I think it might actually be profitable with my older screw machines. I cant stand shitty flashlights with dollar store batteries, and everyone has them cause they are cheap. Throwaways I call them, one time use.
A customer brought to us the remnants of what was left of their parent's fireplace tool caddy, and tools. They were in the parents home in Paradise CA and were one of the only things salvaged from the fire when it happened.
I restored what could be worked with, and fabricated everything else that was originally there, using old pictures as references.
Didn't charge anything for it all. It was a gift from the shop, something that we were able to offer to them after that nightmare.
That christmas, the son came in with a present from the parents, a painting of the tools and caddy next to their new fireplace that the father had painted.
That painting still hangs up in my office.
One time a salesman from a metal supplier showed me a clock that a machine shop had turned and anodized and given him as a gift, about 3" diam and 4" long
I've posted this before - clocks. Turn it, mill it with engraving, bolt a cheap battery movement in it. If you make it attractive and personalize it they'll love it. Even better if you can make it look like a product, either yours or theirs. 6" round is big enough.
Been thinking about this here lately. Thinking about a case of fruit like oranges/grapefruit for mine this year? Something a little different than pizza or sweets that a lot of companies drop off around the holidays. Case is enough to let a bunch of people in the office/shop get a chance to enjoy them.
A word of warning. Make sure it doesn't have a made in China label underneath, unless you're sending it to China that is. Apparently they handed out a trophy at the Australian manufacturing show in Sydney one year for the best booth. Winner was DMG while he was up on the podium listening to the MC waffle on he turned it over and there was a Made in China sticker underneath. Apparently he absolutely exploded and they haven't been back since. Ironic actually as they are more than willing to sell you a made in China machine.

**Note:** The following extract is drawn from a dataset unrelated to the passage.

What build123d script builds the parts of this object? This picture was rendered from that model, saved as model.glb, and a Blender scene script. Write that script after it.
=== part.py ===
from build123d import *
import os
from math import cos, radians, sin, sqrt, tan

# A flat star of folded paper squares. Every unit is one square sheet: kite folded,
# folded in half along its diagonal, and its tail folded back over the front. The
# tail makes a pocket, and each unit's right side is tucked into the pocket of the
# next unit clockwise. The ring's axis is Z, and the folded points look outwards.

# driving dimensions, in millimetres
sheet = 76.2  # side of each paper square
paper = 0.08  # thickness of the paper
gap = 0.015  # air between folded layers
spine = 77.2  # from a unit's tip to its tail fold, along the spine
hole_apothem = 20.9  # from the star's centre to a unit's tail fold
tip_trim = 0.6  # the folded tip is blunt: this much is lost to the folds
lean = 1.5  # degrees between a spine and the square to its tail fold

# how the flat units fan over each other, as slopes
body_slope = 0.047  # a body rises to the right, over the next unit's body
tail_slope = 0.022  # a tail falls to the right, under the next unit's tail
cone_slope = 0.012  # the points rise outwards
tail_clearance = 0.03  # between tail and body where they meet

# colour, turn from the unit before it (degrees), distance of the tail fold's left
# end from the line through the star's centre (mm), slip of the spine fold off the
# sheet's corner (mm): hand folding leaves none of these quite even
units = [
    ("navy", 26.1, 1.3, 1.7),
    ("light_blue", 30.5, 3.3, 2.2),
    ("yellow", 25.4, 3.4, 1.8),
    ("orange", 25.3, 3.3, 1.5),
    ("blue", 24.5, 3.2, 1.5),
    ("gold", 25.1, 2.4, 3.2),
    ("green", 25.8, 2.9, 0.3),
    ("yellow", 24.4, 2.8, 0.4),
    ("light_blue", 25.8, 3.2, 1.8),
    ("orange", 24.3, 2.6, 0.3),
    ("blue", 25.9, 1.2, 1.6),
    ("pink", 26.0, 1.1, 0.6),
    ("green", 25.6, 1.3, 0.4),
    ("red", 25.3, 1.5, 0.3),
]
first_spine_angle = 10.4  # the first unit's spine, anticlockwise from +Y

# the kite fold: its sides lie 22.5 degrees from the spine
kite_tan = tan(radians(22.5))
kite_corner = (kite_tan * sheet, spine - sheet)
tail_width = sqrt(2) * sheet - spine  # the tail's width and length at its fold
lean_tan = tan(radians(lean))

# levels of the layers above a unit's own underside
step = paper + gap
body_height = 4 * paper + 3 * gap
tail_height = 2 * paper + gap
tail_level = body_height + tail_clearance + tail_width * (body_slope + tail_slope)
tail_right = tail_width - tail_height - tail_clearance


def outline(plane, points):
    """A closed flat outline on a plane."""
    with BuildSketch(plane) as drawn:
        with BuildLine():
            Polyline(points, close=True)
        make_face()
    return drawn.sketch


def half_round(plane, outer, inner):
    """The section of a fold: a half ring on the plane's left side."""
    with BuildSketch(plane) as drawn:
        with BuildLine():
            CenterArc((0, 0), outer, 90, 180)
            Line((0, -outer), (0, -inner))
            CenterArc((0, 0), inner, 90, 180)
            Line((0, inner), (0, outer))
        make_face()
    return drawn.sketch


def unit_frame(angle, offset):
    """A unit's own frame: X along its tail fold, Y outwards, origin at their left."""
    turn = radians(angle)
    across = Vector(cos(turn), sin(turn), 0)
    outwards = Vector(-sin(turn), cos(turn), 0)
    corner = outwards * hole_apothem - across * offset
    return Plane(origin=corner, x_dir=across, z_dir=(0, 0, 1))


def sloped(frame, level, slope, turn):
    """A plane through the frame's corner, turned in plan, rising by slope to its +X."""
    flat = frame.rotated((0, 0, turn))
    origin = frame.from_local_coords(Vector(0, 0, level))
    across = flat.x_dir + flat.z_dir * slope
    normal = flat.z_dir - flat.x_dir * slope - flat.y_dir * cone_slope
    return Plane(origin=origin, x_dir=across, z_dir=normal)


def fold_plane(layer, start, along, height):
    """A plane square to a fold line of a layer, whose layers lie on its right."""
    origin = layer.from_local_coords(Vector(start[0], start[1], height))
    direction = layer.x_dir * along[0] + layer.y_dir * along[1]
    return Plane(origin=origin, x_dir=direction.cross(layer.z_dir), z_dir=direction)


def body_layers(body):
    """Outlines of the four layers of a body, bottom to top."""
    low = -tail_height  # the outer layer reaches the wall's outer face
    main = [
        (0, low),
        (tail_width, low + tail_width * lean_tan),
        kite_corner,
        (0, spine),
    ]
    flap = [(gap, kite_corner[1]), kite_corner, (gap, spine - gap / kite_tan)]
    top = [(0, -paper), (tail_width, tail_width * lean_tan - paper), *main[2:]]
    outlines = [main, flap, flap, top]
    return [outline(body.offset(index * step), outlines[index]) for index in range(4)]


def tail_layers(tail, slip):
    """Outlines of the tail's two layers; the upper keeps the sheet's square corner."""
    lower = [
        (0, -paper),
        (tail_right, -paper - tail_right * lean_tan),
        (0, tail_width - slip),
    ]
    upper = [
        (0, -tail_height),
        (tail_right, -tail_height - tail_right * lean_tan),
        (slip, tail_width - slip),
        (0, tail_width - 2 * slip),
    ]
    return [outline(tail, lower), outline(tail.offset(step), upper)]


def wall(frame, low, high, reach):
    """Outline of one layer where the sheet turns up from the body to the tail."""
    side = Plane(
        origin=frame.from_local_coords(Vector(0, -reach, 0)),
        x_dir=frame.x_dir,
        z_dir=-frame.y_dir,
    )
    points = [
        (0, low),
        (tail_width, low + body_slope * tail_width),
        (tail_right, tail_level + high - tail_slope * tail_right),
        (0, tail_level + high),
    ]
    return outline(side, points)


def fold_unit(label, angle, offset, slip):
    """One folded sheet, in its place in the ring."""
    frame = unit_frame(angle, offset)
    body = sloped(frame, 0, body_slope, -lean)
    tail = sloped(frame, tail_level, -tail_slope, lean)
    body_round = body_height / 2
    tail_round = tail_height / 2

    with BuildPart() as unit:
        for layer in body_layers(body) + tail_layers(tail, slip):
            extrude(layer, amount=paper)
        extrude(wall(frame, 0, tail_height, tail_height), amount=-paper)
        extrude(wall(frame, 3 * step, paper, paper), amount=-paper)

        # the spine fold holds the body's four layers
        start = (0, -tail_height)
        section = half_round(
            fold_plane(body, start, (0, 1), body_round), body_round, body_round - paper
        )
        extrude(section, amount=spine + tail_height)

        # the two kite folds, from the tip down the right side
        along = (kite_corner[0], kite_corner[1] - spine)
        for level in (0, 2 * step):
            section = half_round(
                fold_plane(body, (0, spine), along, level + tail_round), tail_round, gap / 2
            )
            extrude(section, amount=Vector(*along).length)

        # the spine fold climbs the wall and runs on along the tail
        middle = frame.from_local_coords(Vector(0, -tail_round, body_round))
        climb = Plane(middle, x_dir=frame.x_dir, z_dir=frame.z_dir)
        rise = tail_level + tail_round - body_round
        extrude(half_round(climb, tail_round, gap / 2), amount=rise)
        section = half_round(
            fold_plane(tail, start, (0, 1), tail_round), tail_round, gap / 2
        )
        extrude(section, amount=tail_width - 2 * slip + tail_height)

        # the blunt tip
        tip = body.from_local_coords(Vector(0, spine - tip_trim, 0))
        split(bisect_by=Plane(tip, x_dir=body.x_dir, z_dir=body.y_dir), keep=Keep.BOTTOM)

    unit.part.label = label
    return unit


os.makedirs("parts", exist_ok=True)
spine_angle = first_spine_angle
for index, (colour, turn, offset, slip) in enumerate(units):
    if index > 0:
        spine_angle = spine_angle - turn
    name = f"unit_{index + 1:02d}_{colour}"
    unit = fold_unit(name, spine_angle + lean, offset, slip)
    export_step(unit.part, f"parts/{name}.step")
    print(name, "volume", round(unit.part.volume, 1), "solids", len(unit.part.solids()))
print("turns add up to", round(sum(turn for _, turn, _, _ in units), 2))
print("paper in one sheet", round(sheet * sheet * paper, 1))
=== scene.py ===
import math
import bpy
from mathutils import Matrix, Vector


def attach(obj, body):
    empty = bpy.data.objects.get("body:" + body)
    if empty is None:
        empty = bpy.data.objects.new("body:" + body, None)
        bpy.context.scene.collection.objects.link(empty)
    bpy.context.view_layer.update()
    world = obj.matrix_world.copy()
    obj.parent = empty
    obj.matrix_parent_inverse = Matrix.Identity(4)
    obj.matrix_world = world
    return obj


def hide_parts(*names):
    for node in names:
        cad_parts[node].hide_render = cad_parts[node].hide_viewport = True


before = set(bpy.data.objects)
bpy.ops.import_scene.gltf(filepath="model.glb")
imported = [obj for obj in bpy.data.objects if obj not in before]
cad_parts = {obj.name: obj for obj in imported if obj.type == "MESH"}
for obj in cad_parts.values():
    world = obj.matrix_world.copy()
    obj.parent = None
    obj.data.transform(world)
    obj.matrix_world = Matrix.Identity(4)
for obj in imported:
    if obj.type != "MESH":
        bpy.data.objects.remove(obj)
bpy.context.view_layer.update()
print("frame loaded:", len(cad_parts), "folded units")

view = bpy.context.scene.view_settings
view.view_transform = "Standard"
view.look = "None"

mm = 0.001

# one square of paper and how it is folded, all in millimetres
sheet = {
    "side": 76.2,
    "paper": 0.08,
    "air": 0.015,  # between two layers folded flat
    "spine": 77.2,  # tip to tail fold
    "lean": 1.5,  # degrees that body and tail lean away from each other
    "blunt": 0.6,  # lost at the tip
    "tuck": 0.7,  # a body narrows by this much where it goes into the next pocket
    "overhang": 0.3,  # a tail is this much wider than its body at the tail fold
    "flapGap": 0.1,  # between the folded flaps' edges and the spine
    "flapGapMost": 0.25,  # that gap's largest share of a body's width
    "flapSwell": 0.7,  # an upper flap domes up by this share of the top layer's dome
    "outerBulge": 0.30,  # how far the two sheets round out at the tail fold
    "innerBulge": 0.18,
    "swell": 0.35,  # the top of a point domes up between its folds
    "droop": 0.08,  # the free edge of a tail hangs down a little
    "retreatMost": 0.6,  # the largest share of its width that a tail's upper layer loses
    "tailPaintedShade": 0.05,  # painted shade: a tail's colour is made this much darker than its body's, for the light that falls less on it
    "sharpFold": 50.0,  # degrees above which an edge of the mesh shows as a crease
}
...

A nice giveaway was those laser cut stainless bottle openers with your company logo. Could probably mill them also.
I hate to be the spoil sport but, since I was once on the receiving end of these:

Remember that people who work in government roles, or for companies that do work in defense (even if they're personally doing commercial work) are forbidden to accept gifts. I've forgotten the numbers but, I believe if the value was under $10 or they were handed out at a mixed public event where "refusing the gift would have been awkward" (mostly referring to seminar handouts and lunches), they were okay. Anything more had to be refused or returned.

I bring it up because I had numerous suppliers I liked working with and I wouldn't even let them buy me Starbucks. "Hey, I don't want anyone ever saying I accepted a gift or gratuity from you." No, didn't take coffee cups, shirts or anything else they offered.

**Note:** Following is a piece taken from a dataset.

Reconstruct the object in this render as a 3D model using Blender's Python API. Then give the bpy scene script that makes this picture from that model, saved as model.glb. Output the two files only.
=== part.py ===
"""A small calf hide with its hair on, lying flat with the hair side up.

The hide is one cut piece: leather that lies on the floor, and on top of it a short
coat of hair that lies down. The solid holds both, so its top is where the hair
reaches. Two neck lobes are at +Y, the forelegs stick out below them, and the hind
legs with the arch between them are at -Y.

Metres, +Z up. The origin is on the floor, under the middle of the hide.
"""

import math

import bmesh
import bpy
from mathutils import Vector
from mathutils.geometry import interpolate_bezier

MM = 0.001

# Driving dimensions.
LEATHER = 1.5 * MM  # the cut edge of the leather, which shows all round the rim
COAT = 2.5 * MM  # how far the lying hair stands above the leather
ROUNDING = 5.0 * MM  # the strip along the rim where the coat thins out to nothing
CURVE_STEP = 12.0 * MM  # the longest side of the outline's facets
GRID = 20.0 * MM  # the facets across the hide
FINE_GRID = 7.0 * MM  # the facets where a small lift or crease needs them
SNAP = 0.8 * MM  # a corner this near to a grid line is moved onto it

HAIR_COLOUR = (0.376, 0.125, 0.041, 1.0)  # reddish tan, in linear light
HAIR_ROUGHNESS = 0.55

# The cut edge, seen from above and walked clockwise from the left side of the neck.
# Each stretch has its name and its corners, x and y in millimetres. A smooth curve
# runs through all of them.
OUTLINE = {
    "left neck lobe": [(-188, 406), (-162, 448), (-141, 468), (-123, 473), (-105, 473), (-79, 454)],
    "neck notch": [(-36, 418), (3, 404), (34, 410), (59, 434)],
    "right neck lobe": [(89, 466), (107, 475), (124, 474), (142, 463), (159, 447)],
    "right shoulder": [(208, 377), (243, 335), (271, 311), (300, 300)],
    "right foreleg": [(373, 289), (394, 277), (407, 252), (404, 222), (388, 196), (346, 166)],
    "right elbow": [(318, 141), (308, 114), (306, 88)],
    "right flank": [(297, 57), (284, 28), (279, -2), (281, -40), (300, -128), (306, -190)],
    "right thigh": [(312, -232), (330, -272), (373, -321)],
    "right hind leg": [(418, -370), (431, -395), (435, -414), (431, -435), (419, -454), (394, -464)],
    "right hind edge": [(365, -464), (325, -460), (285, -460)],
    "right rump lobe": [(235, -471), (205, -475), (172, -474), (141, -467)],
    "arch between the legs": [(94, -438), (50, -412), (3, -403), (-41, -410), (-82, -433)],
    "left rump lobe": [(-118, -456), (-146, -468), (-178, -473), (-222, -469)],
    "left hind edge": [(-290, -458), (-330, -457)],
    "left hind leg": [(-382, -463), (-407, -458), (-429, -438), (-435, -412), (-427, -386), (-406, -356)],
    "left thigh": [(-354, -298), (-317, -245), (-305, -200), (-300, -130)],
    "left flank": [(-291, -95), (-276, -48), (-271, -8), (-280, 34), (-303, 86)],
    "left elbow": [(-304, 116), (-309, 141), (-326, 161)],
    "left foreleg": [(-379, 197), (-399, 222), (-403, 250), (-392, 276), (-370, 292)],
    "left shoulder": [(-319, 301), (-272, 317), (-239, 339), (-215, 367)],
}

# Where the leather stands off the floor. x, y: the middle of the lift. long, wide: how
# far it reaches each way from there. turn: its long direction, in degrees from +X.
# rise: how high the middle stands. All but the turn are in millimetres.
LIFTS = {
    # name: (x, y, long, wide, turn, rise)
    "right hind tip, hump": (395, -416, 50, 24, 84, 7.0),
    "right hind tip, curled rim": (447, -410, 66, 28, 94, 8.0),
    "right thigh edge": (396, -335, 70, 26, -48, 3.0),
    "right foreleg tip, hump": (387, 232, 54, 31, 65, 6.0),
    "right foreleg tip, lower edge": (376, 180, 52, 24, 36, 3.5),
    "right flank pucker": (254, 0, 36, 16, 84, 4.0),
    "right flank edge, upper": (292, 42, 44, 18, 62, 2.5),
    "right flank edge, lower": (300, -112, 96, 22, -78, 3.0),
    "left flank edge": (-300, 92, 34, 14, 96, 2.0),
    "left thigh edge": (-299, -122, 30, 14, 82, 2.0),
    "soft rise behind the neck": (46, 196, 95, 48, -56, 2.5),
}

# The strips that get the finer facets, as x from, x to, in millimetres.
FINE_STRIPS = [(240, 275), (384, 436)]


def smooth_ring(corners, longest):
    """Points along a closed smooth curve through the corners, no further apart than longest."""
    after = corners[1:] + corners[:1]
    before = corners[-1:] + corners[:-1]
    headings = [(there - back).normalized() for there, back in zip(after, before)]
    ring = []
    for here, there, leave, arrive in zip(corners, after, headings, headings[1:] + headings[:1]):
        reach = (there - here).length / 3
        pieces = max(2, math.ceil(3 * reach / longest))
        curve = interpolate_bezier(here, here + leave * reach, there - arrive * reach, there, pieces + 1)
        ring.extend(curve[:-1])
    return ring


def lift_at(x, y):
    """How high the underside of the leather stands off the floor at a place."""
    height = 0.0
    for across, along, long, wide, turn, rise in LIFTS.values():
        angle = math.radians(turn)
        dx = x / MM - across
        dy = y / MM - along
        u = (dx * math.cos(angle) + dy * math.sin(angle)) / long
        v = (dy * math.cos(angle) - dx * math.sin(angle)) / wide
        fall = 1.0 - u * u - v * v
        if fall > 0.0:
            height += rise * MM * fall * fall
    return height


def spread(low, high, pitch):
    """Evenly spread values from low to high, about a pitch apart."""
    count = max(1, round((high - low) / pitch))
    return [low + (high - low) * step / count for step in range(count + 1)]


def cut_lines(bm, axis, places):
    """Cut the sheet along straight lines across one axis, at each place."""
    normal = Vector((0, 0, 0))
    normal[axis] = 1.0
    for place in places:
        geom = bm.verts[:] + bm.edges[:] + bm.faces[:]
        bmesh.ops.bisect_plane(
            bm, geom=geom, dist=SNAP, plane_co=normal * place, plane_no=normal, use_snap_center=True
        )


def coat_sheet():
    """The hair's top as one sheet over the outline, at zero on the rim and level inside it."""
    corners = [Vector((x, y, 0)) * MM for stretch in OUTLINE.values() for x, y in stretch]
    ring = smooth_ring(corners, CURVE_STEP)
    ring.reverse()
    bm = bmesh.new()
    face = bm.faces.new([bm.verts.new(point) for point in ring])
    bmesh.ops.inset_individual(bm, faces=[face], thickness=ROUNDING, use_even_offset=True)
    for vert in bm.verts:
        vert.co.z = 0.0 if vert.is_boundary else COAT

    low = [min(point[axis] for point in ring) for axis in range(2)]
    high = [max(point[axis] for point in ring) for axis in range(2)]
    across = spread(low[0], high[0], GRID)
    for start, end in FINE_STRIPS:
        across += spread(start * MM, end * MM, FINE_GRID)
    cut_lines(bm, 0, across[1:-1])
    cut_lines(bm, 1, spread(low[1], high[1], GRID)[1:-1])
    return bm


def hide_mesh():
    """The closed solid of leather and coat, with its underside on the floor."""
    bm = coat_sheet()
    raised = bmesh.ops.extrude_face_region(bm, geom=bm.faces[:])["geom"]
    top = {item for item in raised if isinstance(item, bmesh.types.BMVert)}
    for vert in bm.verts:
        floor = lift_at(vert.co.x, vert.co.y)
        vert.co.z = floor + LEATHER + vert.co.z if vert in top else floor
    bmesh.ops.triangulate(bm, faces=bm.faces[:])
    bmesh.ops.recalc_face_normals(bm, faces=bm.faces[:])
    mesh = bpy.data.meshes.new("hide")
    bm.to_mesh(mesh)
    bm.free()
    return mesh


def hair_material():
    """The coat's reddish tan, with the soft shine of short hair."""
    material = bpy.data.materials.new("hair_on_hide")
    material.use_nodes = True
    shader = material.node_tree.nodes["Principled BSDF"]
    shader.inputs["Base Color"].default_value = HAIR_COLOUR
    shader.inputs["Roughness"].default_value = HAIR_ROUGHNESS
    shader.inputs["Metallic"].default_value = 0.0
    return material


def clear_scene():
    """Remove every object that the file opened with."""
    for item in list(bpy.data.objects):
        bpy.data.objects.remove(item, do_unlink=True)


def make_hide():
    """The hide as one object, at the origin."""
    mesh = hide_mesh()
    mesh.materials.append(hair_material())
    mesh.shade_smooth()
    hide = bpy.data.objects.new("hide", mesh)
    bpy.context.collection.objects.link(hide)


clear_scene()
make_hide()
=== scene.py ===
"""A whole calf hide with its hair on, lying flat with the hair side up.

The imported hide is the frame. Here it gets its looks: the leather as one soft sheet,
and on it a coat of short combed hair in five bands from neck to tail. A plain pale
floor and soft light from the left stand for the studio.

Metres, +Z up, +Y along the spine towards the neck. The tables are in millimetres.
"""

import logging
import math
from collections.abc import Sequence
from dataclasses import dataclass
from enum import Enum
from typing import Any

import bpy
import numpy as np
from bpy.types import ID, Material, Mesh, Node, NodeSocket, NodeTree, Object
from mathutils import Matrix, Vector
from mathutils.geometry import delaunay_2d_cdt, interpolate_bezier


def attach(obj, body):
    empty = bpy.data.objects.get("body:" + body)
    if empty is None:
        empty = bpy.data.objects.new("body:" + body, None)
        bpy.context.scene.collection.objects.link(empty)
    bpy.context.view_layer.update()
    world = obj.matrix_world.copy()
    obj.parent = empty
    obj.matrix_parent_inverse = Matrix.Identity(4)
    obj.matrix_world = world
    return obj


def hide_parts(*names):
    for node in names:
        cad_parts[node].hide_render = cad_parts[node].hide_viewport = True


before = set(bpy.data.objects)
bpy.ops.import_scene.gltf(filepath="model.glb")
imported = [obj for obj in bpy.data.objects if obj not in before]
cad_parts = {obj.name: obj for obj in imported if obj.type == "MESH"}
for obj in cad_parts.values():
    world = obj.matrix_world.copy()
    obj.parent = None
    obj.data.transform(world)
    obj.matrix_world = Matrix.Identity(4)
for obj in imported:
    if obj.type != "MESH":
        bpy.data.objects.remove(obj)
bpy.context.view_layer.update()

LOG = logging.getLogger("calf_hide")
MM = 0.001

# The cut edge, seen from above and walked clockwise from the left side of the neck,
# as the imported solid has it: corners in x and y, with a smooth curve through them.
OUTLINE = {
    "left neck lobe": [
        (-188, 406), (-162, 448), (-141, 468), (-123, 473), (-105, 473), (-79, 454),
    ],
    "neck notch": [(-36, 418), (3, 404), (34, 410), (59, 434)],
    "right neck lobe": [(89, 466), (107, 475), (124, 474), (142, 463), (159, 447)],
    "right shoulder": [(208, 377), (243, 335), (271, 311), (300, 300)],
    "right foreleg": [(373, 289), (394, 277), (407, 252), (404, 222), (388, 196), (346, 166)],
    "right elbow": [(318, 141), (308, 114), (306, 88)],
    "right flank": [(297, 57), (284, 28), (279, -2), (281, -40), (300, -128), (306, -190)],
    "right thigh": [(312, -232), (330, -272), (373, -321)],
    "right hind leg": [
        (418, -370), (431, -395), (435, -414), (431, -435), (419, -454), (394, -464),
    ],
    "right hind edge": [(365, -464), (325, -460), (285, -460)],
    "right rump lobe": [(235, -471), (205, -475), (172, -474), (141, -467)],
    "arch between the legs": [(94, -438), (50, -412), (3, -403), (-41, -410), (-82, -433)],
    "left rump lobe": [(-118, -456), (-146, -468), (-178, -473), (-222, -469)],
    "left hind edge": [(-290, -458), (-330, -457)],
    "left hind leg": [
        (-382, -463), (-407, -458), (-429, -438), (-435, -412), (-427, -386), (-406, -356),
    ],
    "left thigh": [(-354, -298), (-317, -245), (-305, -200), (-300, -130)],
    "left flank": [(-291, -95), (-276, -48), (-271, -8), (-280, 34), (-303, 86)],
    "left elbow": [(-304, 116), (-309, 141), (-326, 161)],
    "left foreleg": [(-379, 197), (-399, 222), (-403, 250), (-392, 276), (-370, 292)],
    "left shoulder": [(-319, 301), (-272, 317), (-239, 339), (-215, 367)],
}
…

Related: I was at IMTS and a woman came up to me completely cold, handed me a wallet and said "I think you dropped this." I patted my pocket, nope, not mine. I tried to hand it back. "No, I don't think you understand, it's yours." This time I open it. I think there was a $10 bill in there or something and a bunch of coupons and business cards from companies she represented.

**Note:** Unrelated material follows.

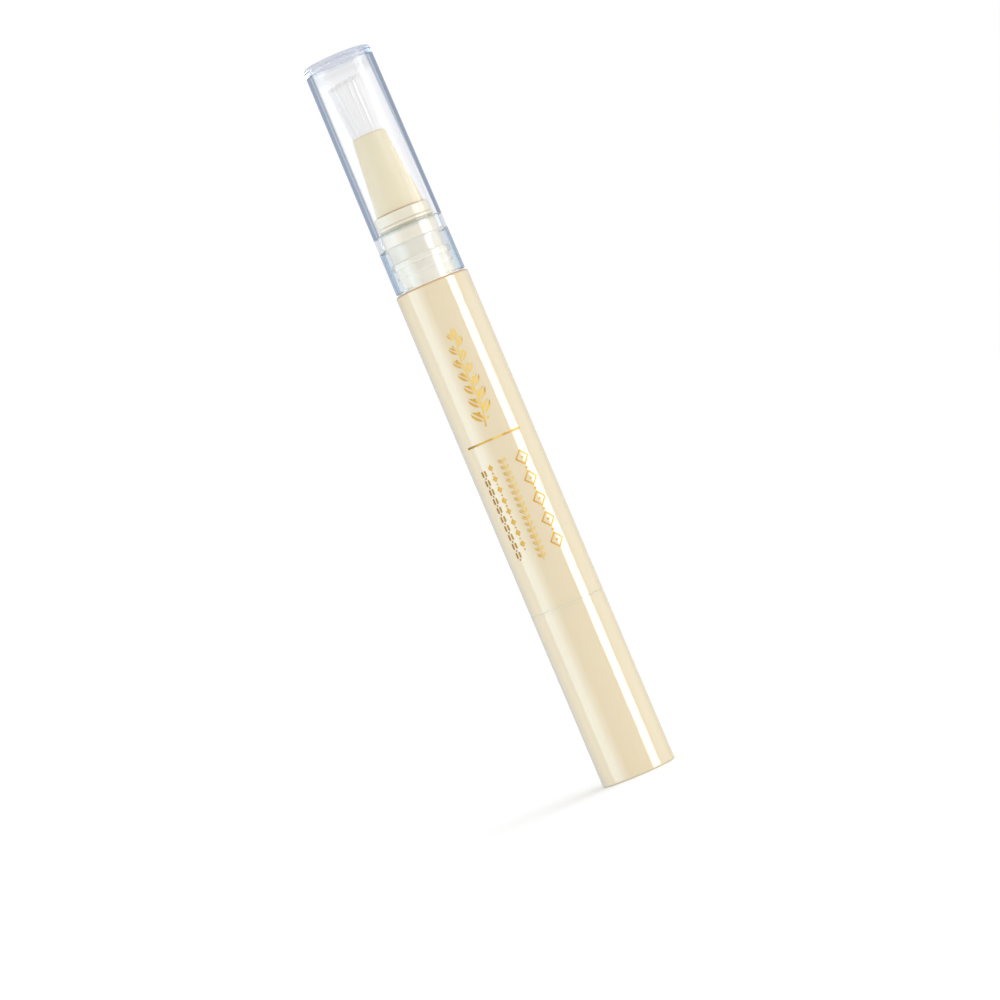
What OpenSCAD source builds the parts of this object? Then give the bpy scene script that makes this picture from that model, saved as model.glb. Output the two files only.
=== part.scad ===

The light bulb came on over my head, I showed her my badge and employer. Her eyes got really big. I said, "Look, I appreciate the gesture. How about you take the money back and I keep the cards and coupons?" She realized the predicament I'd have been in, apologized profusely and took the cash back.

Seemed like an odd way to do marketing. As I typed this, it's just as likely that she was some agent looking for contractors violating the rules. Don't be offended if you put some effort into cool gifts and some of your customers refuse them. They might actually want them but value your business relationships more than the value of a gift.